Multiculturalism and the riots of 2011

The topology of 1981 is no more.

By Rupa Huq

One of my earliest memories is riot-related. Back in 1981, the last time London was ablaze on a scale as we’ve seen in the last week I remember being sent home from my primary school in Ealing early. Trouble was brewing in Southall — three point something miles down the road — and the police advice was that it was coming to leafy Ealing next.

Thirty years on when I was phoned up on Monday evening by a friend warning me that the word from Twitter was that Ealing would be next I assumed the same would happen again and scoffed at the idea. Of course we all know the rest. As everyone struggles to work out why it’s also worth looking at what exactly happened and whether/why it was different to anything previously before coming to rash conclusions.

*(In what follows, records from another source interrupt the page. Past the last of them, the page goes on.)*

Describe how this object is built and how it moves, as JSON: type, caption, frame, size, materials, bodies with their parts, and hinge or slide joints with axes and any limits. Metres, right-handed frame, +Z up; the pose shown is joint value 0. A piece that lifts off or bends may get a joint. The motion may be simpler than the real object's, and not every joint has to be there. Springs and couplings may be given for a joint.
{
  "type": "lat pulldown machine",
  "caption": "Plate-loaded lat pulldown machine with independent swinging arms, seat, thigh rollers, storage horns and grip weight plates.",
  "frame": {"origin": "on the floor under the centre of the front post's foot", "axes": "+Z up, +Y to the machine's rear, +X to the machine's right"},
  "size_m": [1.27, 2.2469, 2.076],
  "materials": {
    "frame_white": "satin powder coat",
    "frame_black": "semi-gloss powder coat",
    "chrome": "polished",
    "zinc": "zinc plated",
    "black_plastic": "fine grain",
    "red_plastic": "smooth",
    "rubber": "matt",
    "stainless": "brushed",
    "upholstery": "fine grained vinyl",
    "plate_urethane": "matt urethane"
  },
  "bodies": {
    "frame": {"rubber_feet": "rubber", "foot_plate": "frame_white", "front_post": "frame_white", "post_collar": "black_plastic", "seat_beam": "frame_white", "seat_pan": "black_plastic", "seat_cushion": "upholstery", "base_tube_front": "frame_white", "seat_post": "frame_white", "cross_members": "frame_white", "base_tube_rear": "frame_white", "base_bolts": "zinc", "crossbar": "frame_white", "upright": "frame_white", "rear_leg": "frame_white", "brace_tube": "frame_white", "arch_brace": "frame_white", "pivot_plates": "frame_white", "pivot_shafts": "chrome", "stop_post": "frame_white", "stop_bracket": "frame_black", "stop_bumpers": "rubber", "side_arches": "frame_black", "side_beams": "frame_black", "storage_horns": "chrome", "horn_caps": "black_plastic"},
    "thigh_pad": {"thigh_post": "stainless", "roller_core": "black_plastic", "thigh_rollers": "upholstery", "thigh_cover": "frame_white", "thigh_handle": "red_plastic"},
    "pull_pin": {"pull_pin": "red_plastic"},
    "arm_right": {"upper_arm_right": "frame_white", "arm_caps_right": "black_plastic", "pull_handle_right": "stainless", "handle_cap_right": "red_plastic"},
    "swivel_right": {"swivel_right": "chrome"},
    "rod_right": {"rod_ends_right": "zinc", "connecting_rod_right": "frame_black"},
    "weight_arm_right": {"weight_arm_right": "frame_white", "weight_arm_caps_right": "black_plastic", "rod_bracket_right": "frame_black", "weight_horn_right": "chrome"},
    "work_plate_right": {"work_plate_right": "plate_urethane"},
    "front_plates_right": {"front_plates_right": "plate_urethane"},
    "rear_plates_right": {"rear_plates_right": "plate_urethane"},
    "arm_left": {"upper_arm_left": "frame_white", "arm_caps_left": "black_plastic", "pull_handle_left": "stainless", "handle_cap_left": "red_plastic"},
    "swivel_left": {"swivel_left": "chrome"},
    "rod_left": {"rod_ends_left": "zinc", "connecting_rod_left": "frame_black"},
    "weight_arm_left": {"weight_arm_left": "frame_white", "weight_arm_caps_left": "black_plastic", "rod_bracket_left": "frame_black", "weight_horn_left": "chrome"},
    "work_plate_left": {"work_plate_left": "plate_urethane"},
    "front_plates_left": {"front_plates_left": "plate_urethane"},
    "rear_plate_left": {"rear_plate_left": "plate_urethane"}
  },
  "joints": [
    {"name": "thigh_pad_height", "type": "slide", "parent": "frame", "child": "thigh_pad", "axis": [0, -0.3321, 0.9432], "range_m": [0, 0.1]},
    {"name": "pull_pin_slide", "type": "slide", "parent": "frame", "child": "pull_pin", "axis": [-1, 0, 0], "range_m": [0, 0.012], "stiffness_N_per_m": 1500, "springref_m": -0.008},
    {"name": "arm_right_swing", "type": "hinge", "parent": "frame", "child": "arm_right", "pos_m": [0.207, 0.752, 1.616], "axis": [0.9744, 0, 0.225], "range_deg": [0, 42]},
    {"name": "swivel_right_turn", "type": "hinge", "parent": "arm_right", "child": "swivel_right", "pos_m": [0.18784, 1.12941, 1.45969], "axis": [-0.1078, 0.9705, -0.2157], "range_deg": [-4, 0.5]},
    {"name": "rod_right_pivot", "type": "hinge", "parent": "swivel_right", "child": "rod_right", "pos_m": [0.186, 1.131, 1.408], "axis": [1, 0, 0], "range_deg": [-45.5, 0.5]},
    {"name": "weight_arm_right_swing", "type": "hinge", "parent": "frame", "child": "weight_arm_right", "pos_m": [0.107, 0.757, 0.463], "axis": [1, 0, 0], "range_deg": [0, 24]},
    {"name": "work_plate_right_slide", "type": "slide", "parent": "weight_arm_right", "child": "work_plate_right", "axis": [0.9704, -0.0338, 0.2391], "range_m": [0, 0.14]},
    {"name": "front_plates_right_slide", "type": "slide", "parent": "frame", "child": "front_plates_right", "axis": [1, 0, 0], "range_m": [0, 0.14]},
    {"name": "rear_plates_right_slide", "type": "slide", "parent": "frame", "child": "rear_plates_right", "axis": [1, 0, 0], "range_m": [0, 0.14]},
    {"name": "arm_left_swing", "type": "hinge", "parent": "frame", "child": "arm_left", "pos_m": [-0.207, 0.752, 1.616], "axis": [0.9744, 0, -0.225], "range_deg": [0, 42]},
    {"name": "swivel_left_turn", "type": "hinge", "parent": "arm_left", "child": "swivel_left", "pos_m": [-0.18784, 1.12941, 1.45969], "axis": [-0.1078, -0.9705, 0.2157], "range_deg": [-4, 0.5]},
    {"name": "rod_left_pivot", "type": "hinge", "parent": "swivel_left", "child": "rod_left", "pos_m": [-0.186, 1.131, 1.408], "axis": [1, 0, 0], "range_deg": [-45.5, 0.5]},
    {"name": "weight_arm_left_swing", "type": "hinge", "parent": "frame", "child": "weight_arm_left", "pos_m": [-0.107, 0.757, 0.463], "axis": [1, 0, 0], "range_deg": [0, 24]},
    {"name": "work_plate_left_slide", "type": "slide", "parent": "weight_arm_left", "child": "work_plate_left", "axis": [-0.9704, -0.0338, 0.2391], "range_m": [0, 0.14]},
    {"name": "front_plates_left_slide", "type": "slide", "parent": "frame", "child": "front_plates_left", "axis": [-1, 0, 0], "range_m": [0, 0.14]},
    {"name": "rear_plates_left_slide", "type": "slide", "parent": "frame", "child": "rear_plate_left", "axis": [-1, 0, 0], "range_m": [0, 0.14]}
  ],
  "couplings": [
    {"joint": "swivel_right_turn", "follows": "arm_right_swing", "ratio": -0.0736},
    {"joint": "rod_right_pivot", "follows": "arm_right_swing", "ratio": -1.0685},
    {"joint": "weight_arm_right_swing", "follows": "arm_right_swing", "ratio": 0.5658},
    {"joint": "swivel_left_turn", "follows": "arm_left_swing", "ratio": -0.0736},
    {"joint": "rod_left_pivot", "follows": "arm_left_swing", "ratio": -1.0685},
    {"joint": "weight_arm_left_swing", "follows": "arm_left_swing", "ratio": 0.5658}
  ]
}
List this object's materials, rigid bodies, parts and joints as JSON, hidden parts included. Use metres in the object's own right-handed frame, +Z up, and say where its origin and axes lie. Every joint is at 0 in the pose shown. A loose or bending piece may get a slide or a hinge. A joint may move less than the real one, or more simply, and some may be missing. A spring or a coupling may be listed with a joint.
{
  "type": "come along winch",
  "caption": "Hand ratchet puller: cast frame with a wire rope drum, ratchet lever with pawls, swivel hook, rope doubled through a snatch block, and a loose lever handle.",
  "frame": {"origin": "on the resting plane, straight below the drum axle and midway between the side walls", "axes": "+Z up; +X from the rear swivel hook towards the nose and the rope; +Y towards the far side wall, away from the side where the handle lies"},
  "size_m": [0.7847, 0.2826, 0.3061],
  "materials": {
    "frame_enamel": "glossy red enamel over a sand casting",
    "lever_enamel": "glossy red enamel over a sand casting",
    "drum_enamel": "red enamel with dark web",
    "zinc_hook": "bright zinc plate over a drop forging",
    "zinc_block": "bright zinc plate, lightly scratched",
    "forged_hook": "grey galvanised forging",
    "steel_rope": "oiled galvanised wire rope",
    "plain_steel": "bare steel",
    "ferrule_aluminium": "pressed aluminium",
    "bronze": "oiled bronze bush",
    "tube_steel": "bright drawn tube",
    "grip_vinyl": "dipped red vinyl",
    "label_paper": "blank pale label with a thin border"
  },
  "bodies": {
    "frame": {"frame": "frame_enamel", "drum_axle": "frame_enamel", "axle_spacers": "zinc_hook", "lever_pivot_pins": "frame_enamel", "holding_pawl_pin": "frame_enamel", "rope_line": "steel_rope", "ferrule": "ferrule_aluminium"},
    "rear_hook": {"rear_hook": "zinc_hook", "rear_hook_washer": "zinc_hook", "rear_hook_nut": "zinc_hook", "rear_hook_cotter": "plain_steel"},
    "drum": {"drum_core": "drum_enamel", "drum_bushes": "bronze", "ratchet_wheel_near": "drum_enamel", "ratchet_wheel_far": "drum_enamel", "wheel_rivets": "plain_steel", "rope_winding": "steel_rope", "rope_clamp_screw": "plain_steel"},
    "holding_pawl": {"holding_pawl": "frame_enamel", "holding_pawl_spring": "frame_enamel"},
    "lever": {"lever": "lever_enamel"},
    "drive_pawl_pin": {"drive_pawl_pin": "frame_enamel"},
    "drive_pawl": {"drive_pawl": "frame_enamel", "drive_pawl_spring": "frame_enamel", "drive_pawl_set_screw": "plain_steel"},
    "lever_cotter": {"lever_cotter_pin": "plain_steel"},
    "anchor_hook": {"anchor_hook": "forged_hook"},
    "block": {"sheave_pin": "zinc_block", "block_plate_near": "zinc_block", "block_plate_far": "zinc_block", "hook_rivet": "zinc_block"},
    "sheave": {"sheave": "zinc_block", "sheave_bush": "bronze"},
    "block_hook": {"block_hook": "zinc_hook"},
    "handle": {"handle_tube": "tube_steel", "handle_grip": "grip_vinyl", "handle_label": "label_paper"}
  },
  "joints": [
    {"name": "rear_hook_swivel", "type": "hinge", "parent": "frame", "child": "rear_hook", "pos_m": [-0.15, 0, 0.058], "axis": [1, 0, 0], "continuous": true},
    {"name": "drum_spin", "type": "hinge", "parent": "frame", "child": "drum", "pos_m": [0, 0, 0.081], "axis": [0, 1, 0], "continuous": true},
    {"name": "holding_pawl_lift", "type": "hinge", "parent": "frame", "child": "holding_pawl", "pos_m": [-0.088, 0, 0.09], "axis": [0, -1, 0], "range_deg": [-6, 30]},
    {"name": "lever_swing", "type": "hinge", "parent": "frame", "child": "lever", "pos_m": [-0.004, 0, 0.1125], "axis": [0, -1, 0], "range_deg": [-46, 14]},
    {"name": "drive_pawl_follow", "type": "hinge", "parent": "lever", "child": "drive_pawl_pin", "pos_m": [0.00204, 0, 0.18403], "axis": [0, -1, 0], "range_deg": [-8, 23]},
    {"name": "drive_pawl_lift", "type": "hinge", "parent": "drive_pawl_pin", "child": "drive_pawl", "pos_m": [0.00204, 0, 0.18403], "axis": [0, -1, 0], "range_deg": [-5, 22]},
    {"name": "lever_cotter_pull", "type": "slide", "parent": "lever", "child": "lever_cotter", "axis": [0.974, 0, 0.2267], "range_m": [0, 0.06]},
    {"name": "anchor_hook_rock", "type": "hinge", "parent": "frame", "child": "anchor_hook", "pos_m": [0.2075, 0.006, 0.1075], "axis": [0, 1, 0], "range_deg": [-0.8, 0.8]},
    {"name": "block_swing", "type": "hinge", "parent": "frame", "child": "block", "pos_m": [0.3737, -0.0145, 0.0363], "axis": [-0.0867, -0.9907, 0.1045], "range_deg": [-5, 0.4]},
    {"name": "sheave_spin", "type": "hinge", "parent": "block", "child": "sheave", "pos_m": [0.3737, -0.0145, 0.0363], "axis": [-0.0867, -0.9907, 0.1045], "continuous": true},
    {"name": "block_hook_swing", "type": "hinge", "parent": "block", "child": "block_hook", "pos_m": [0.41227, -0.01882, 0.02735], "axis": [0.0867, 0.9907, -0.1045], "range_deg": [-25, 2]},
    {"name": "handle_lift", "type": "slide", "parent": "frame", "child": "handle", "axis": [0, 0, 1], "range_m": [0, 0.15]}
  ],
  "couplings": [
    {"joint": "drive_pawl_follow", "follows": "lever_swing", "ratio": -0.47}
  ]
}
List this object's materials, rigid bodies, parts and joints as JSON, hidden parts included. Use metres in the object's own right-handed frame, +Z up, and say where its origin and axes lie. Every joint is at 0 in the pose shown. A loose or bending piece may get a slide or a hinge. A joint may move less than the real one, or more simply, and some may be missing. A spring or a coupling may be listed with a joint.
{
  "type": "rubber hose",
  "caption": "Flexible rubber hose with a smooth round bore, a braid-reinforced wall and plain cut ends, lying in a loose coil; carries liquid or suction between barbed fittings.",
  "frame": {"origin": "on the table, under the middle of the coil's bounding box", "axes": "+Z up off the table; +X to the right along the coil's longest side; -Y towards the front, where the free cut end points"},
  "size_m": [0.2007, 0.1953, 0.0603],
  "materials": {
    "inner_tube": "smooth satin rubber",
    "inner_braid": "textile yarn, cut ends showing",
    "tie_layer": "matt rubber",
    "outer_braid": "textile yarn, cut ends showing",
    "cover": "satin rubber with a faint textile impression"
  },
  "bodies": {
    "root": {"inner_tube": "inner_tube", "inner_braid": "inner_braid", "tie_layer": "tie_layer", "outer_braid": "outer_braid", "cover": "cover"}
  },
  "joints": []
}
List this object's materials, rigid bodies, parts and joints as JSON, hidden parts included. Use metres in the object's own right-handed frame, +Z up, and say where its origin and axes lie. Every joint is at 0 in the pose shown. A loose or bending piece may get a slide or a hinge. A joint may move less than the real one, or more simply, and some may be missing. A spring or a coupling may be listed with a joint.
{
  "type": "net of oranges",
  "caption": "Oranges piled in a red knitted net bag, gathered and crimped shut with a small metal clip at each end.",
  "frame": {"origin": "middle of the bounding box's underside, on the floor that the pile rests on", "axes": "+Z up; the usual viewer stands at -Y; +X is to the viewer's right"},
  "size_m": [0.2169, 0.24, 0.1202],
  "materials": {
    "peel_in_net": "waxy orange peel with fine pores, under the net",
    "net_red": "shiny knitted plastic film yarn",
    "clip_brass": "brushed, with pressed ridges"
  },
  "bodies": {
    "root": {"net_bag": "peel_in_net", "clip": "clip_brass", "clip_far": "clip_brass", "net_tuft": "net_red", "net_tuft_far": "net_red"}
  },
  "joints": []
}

“My brothers you are doing your Eid shopping early”, I saw one tweet go from a source with a comedy hijabed lady as her avatar. I think it was a joke and Twitter allows the cloak of anonymity just as the cowardly looters were all masked up. Beyond the masks, however, there are several faces of the week: the Malaysian student who was robbed by people masquerading as coming to his aid; the grieving father in Birmingham eloquently pleading for people to get a grip and stop the madness on the streets: the guy posing gangsta style with a Tesco value big-sized bag of basmati rice.

All this illustrates how — rather than the Powellite “them” versus “us” rantings of David Starkey — multiculturalism is a given. Minorities have been victims as well as perpetrators. Black and white youths have been charged so far. Remember the late Robin Cook declaring that chicken tikka masala was the national dish? Basmati is similarly normalised now along with the usual meat and two veg which is all good.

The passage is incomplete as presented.